# Source material
☆ ☆ ☆ ☆

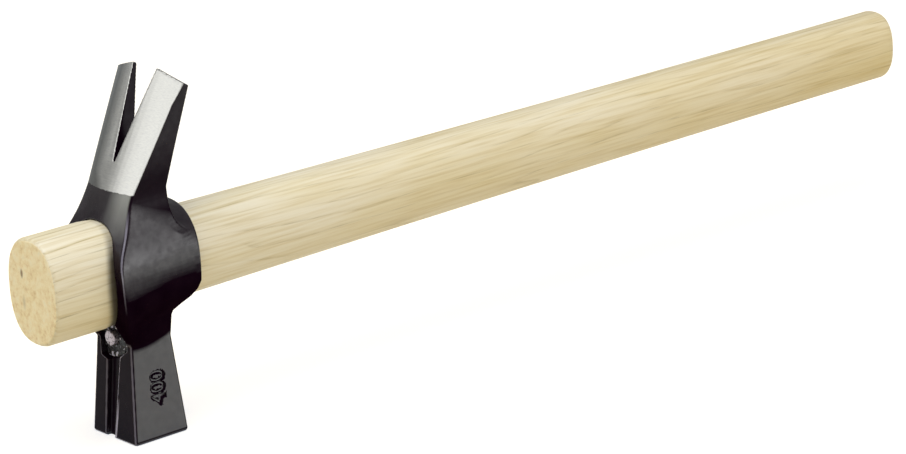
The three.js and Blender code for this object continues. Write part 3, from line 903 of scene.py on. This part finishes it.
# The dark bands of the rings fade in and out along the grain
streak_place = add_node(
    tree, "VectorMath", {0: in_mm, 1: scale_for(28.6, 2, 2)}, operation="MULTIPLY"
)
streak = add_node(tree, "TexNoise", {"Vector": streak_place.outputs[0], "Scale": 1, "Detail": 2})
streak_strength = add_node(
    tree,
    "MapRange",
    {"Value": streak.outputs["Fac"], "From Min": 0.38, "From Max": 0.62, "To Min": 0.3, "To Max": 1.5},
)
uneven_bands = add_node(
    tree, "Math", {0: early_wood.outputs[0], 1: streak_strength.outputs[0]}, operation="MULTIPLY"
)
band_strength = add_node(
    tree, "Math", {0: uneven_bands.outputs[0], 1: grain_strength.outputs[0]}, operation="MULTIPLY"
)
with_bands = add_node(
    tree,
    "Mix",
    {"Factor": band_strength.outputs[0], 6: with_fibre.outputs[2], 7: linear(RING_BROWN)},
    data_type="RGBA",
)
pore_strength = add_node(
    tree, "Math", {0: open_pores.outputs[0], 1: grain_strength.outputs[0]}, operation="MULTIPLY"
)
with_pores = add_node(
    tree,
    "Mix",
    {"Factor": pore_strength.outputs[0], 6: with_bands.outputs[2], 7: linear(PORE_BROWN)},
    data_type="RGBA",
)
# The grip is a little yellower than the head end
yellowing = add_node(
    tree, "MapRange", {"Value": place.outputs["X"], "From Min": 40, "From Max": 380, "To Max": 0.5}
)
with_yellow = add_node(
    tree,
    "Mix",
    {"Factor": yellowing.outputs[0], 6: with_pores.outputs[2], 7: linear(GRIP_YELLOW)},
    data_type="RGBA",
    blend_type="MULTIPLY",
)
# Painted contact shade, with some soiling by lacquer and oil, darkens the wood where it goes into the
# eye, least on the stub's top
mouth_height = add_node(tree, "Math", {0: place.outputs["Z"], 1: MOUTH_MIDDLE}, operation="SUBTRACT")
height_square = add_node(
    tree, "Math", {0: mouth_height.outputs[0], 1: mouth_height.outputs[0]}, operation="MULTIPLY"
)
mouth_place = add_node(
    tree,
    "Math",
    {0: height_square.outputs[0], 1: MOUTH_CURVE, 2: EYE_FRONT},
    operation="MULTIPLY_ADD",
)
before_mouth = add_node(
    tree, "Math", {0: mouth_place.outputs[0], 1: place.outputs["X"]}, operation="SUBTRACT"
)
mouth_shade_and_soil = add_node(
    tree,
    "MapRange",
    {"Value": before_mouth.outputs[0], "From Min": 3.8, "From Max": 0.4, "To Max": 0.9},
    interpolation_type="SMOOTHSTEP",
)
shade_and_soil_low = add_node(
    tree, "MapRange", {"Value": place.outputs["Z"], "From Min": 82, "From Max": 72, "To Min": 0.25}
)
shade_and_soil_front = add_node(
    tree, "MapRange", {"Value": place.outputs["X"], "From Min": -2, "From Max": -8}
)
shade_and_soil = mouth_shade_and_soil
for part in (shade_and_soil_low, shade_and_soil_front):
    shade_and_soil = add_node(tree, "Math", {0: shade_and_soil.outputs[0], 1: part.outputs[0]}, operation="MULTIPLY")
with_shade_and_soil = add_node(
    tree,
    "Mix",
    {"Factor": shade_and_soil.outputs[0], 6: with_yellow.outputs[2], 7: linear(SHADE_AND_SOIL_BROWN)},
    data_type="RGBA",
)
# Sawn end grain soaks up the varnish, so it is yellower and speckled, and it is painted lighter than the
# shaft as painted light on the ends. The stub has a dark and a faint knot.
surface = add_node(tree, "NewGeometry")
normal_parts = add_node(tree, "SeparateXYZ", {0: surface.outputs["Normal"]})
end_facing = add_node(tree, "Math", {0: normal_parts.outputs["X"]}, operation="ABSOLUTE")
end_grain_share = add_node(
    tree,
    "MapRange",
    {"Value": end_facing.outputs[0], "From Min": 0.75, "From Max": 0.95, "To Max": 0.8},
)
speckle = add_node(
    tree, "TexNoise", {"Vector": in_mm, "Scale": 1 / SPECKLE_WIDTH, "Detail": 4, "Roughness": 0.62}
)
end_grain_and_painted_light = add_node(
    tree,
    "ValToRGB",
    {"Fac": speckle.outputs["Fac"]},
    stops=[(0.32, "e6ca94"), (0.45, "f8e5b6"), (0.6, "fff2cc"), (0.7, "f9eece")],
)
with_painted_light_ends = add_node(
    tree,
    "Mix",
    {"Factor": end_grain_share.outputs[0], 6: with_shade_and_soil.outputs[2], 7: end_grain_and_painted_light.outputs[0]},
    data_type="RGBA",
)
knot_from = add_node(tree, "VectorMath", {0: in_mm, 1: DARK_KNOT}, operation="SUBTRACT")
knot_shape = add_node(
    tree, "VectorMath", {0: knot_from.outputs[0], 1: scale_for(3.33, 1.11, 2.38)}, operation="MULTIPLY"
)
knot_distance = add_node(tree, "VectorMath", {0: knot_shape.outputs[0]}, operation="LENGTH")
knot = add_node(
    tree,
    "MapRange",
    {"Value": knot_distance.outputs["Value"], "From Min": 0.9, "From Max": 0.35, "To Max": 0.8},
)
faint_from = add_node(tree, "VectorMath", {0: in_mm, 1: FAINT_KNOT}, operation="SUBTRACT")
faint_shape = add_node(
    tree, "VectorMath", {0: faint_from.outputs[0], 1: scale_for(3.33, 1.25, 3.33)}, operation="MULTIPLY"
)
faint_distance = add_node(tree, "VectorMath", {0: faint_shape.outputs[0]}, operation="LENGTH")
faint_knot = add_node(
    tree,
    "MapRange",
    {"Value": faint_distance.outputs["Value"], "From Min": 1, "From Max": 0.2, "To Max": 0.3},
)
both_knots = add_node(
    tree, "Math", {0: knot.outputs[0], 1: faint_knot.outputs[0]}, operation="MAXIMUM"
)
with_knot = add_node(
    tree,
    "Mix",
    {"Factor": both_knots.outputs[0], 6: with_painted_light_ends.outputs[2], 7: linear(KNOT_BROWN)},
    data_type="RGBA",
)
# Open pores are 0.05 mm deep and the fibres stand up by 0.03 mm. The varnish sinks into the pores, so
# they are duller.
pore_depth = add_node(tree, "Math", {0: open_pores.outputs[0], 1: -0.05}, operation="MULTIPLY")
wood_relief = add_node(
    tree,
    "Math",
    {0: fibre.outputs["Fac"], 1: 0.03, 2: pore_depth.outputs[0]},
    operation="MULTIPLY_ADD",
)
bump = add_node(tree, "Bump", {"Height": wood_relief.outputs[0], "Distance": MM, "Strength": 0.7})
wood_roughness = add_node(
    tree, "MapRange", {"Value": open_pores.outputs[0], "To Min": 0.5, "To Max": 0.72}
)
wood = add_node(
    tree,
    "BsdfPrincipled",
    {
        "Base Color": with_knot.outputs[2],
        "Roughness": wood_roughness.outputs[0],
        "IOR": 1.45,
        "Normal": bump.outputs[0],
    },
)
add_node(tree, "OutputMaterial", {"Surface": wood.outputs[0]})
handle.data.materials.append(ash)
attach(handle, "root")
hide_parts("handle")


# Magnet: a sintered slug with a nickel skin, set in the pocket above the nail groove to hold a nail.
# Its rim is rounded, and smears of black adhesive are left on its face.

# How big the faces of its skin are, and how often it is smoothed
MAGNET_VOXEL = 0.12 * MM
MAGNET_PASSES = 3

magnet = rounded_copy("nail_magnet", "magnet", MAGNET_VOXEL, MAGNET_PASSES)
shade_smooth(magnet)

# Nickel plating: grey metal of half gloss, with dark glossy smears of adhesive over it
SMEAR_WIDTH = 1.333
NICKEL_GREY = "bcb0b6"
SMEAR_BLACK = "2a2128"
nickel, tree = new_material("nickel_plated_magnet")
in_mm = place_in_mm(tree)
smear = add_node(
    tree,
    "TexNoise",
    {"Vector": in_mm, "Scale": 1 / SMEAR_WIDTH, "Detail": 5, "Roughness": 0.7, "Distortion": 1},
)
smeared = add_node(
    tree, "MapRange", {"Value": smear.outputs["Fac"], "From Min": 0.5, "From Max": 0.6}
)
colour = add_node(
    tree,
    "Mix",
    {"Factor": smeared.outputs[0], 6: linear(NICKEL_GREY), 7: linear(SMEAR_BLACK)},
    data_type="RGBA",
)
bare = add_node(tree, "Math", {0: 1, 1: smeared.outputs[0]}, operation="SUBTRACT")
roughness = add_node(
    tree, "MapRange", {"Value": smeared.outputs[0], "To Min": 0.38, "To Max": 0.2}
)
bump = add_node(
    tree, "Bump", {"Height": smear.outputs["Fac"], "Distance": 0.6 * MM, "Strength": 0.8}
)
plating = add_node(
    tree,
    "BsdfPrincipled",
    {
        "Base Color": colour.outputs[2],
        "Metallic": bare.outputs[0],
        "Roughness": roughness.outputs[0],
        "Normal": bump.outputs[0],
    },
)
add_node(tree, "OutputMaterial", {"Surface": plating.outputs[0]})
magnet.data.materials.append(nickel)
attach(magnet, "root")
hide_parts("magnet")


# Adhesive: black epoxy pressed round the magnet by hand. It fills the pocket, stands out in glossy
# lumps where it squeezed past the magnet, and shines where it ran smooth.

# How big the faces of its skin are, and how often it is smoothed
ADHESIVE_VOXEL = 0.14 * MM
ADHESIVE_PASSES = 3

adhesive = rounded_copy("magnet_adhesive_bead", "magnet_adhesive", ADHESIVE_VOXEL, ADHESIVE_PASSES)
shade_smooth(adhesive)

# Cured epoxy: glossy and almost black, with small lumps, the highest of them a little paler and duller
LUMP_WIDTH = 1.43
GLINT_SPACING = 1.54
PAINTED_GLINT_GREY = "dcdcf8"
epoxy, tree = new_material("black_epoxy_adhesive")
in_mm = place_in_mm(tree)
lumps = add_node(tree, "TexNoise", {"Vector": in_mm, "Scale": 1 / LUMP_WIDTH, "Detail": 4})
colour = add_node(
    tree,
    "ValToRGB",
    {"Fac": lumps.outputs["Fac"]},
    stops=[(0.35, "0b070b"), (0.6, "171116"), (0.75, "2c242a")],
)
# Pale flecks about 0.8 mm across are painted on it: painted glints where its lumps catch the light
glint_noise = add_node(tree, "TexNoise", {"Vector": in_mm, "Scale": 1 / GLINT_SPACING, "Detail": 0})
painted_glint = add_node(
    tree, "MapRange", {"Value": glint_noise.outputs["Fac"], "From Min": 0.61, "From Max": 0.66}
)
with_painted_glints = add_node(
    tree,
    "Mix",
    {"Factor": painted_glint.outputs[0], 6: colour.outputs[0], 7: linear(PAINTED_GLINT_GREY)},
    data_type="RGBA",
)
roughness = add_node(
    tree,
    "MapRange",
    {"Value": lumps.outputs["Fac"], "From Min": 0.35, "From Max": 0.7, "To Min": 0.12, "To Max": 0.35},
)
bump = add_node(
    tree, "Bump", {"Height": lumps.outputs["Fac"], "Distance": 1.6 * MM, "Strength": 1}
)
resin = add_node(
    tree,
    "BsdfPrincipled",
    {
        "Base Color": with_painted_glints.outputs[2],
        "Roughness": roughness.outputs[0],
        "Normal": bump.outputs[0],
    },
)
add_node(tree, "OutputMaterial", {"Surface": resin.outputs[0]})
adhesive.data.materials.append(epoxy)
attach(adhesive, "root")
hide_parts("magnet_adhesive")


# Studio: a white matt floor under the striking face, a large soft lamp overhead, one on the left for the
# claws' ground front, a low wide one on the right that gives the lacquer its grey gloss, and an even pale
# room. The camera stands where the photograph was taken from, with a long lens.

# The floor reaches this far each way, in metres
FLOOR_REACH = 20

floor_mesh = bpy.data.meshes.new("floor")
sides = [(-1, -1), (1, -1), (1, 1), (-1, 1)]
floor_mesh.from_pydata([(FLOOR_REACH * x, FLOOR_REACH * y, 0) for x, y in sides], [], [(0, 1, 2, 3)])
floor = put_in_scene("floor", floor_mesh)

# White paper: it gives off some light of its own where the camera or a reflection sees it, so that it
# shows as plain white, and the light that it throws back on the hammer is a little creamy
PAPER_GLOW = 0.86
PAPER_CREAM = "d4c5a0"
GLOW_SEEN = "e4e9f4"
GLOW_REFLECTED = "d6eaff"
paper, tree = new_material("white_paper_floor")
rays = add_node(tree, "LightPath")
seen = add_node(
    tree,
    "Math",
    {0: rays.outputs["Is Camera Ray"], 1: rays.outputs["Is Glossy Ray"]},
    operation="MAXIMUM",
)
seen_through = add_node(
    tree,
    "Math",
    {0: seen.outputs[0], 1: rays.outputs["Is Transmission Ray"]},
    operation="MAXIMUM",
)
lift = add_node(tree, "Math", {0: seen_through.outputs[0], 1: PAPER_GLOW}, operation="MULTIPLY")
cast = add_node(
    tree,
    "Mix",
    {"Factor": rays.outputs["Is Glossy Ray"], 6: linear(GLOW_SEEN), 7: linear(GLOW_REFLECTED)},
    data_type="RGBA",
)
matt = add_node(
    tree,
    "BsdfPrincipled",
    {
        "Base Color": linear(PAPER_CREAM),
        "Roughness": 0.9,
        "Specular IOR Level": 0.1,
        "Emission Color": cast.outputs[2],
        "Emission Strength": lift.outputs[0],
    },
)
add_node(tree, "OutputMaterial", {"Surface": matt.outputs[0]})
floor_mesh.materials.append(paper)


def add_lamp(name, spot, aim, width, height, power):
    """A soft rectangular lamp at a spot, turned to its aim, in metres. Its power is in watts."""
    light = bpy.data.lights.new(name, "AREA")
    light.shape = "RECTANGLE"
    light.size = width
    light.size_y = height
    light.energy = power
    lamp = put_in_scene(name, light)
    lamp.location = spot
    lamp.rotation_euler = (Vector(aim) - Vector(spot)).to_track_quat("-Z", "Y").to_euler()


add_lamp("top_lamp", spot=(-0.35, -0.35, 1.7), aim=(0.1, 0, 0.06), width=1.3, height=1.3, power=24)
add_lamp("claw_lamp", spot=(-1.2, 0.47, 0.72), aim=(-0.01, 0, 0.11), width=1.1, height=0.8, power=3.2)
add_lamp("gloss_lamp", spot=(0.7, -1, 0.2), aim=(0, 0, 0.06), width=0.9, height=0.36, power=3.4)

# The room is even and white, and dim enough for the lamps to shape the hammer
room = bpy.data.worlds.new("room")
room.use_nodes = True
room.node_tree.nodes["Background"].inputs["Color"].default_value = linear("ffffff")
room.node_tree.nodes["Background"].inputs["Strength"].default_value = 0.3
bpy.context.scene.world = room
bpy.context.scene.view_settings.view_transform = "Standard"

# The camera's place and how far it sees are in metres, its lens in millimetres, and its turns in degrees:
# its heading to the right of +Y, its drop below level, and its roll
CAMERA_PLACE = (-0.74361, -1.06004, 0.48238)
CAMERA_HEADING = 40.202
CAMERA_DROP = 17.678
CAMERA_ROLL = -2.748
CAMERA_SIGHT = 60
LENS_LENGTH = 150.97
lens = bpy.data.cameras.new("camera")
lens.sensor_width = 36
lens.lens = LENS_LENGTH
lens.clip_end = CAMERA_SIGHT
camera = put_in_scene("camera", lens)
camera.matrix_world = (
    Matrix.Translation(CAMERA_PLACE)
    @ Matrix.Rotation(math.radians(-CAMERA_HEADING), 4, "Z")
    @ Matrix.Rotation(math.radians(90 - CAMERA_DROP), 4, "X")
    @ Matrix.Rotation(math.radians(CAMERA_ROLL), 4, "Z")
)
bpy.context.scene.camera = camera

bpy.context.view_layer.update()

☆ ☆ ☆ ☆

# Task instructions
Respond with the number of lines containing "this" and no additional words.

# Answer to the exercise
2